Given information start
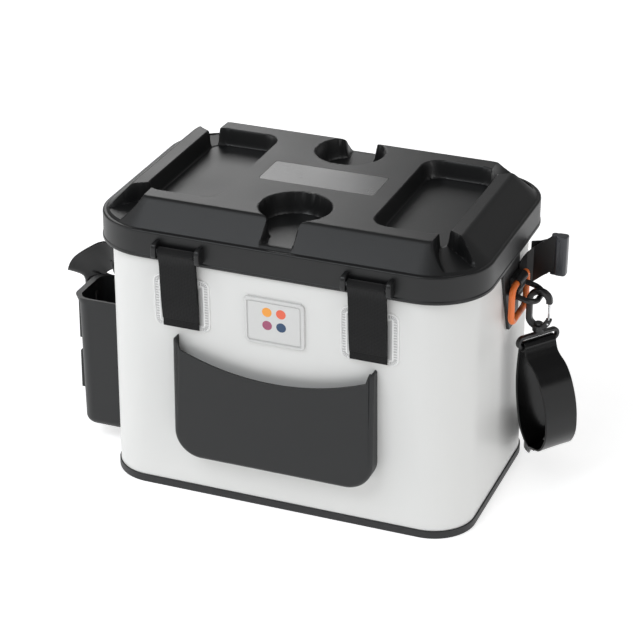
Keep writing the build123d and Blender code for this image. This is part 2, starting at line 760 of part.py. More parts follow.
def make_strap():
    strap = Part()
    for route in strap_routes():
        strap += ribbon(route, strap_width, strap_thickness)
    return strap + fold_of_strap(slide_turn_right) + mirrored(fold_of_strap(slide_turn_left))


def make_slider():
    """Adjuster on the strap behind the bag: a slotted plate with two windows and a middle bar."""
    plane = Plane(strap_spot(*slider_spot), x_dir=(-1, 0, slider_slope), z_dir=(0, 1, 0))
    plate = extrude(RectangleRounded(32, strap_width + 9, 4), slider_thickness / 2, both=True)
    plate = fillet(plate.faces().filter_by(Axis.Z).edges(), 1.2)
    plate -= Box(50, strap_width + 1.2, strap_thickness + 1.0)
    for side in (-1, 1):
        plate -= Pos(side * 7.5, 0, slider_thickness / 2) * Box(9, strap_width + 1.2, slider_thickness)
    return plane * plate


belt_bar = (tab_face + belt_reach, side_middle + belt_back)


def make_belt():
    """Short webbing sewn flat to the tab, out to its buckle, round the buckle's bar and back."""
    reach = belt_fold + belt_thickness / 2
    x, y = belt_bar
    seat = tab_face + 2 * glue + belt_thickness / 2
    main = [
        (seat, y - 25, belt_middle - 24.5, 0, 0, 1),
        (seat + 0.1, y - 13, belt_middle - 23.5, 0, 0, 1),
        (seat + 2.5, y - 6, belt_middle - 20, 0, 0, 1),
        (seat + 8.5, y - reach + 1, belt_middle - 14, 0, 0, 1),
        (x - 12, y - reach + 0.5, belt_middle - 6, 0, 0, 1),
        (x - 4.5, y - reach, belt_middle, 0, 0, 1),
        (x, y - reach, belt_middle, 0, 0, 1),
    ]
    tail = [
        (x, y + reach, belt_middle, 0, 0, 1),
        (x - 4.5, y + reach, belt_middle, 0, 0, 1),
        (x - 8, y + reach + 0.3, belt_middle - 5, 0, 0, 1),
        (x - 17, y + reach + 0.8, belt_middle - 9, 0, 0, 1),
        (x - 26, y + reach + 1.0, belt_middle - 11, 0, 0, 1),
    ]
    turn = Circle(reach + belt_thickness / 2) - Circle(belt_fold)
    turn &= Pos(10, 0) * Rectangle(20, 40)
    belt = ribbon(main, belt_width, belt_thickness, True) + ribbon(tail, belt_width, belt_thickness, True)
    return belt + Pos(x, y, belt_middle - belt_width / 2) * extrude(turn, belt_width)


def make_buckle():
    """Moulded end buckle: a rounded block whose bar holds the webbing's fold."""
    hollow = belt_fold + belt_thickness + 0.4
    high = buckle_height / 2
    body = Pos(buckle_reach / 2, 0) * RectangleRounded(buckle_reach, buckle_depth, 3.2)
    block = extrude(body, high, both=True)
    block = fillet(block.faces().filter_by(Axis.Z).edges(), 1.5)
    for side in (-1, 1):
        ridge = Pos(buckle_reach / 2 - 2, side * buckle_depth / 2, 0) * Box(3, 1.2, buckle_height - 8)
        block += ridge
    cheek = Pos(-0.5, 0) * RectangleRounded(8, 8, 3.2)
    block += extrude(cheek, high, both=True)
    block -= extrude(Circle(hollow), belt_width / 2 + 0.5, both=True)
    block -= extrude(Pos(-5, 0) * Rectangle(10, 12), belt_width / 2 + 0.5, both=True)
    block += extrude(Circle(belt_fold - 0.3), high - 0.5, both=True)
    return Pos(*belt_bar, belt_middle) * block


parts = {
    "body_wall": make_body_wall(),
    "foot_cup": make_foot_cup(),
    "floor_panel": make_floor_panel(),
    "rim_frame": make_rim_frame(),
    "lid_shell": make_lid_shell(),
    "lid_plate": make_lid_plate(),
    "lid_liner": make_lid_liner(),
    "front_strap_bars": make_bars(-1),
    "rear_hinge_bars": make_bars(1),
    "front_strap_left": make_webbing(-1, -1),
    "front_strap_right": make_webbing(1, -1),
    "hinge_webbing_left": make_webbing(-1, 1),
    "hinge_webbing_right": make_webbing(1, 1),
    "front_patch_left": make_patch(-1, "front"),
    "front_patch_right": make_patch(1, "front"),
    "rear_patch_left": make_patch(-1, "rear"),
    "rear_patch_right": make_patch(1, "rear"),
    "front_hook_pads": make_pads("front"),
    "rear_backing_pads": make_pads("rear"),
    "badge": make_badge(),
    "front_pouch": make_pouch(),
    "side_holder": make_holder(),
    "shoulder_strap": make_strap(),
    "strap_slider": make_slider(),
    "side_belt": make_belt(),
    "belt_buckle": make_buckle(),
}
pairs = {
    "side_tab": make_tab(),
    "ring_keeper": make_keeper(),
    "strap_hoop": make_hoop(),
    "side_ring": make_ring(),
    "snap_hook": make_hook(),
    "hook_gate": make_gate(),
    "gate_pin": make_gate_pin(),
}
for name, piece in pairs.items():
    parts[name + "_right"] = piece
    parts[name + "_left"] = mirrored(piece)
parts["swivel_slide_right"] = make_slide(slide_turn_right)
parts["swivel_slide_left"] = mirrored(make_slide(slide_turn_left))

os.makedirs("parts", exist_ok=True)
for name, piece in parts.items():
    solids = []
    for item in (piece if isinstance(piece, list) else [piece]):
        solids.extend(item.solids())
    export_step(solids[0] if len(solids) == 1 else Compound(solids), f"parts/{name}.step")
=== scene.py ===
import math

import bmesh
import bpy
import numpy as np
from mathutils import Matrix, Vector


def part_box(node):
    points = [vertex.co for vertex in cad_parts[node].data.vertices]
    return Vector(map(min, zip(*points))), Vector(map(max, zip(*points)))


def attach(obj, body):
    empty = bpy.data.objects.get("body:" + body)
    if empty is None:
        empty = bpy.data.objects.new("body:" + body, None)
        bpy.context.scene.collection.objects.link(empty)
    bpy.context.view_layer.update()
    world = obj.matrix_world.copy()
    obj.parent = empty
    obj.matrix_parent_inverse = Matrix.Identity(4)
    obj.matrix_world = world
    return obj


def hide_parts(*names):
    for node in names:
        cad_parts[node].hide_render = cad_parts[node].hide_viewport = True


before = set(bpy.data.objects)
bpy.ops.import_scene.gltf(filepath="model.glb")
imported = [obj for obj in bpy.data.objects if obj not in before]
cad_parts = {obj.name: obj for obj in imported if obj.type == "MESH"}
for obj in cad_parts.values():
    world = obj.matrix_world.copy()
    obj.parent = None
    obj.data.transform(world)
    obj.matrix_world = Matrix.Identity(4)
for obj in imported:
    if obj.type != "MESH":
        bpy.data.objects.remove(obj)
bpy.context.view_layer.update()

# A fishing bag with a moulded lid. Shapes are worked out in millimetres, with x along the width, -y to
# the front and z up from the ground, and are scaled to metres when a mesh is written.

mm = 0.001
farOff = 1e3    # a height or distance too large to win a minimum


# Arrays to meshes.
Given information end
Your objective:
Print exactly, and only, the lines beginning at the top of the listing and ending at the line with "return belt +".

Solution to this task:
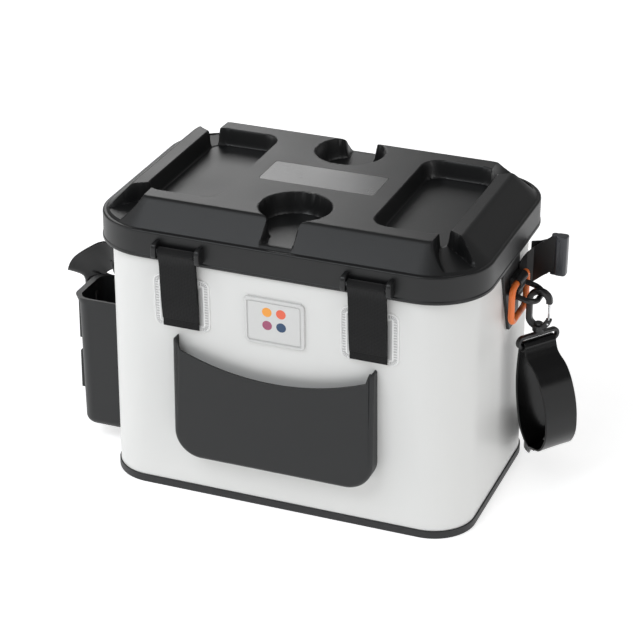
Keep writing the build123d and Blender code for this image. This is part 2, starting at line 760 of part.py. More parts follow.
def make_strap():
    strap = Part()
    for route in strap_routes():
        strap += ribbon(route, strap_width, strap_thickness)
    return strap + fold_of_strap(slide_turn_right) + mirrored(fold_of_strap(slide_turn_left))


def make_slider():
    """Adjuster on the strap behind the bag: a slotted plate with two windows and a middle bar."""
    plane = Plane(strap_spot(*slider_spot), x_dir=(-1, 0, slider_slope), z_dir=(0, 1, 0))
    plate = extrude(RectangleRounded(32, strap_width + 9, 4), slider_thickness / 2, both=True)
    plate = fillet(plate.faces().filter_by(Axis.Z).edges(), 1.2)
    plate -= Box(50, strap_width + 1.2, strap_thickness + 1.0)
    for side in (-1, 1):
        plate -= Pos(side * 7.5, 0, slider_thickness / 2) * Box(9, strap_width + 1.2, slider_thickness)
    return plane * plate


belt_bar = (tab_face + belt_reach, side_middle + belt_back)


def make_belt():
    """Short webbing sewn flat to the tab, out to its buckle, round the buckle's bar and back."""
    reach = belt_fold + belt_thickness / 2
    x, y = belt_bar
    seat = tab_face + 2 * glue + belt_thickness / 2
    main = [
        (seat, y - 25, belt_middle - 24.5, 0, 0, 1),
        (seat + 0.1, y - 13, belt_middle - 23.5, 0, 0, 1),
        (seat + 2.5, y - 6, belt_middle - 20, 0, 0, 1),
        (seat + 8.5, y - reach + 1, belt_middle - 14, 0, 0, 1),
        (x - 12, y - reach + 0.5, belt_middle - 6, 0, 0, 1),
        (x - 4.5, y - reach, belt_middle, 0, 0, 1),
        (x, y - reach, belt_middle, 0, 0, 1),
    ]
    tail = [
        (x, y + reach, belt_middle, 0, 0, 1),
        (x - 4.5, y + reach, belt_middle, 0, 0, 1),
        (x - 8, y + reach + 0.3, belt_middle - 5, 0, 0, 1),
        (x - 17, y + reach + 0.8, belt_middle - 9, 0, 0, 1),
        (x - 26, y + reach + 1.0, belt_middle - 11, 0, 0, 1),
    ]
    turn = Circle(reach + belt_thickness / 2) - Circle(belt_fold)
    turn &= Pos(10, 0) * Rectangle(20, 40)
    belt = ribbon(main, belt_width, belt_thickness, True) + ribbon(tail, belt_width, belt_thickness, True)
    return belt + Pos(x, y, belt_middle - belt_width / 2) * extrude(turn, belt_width)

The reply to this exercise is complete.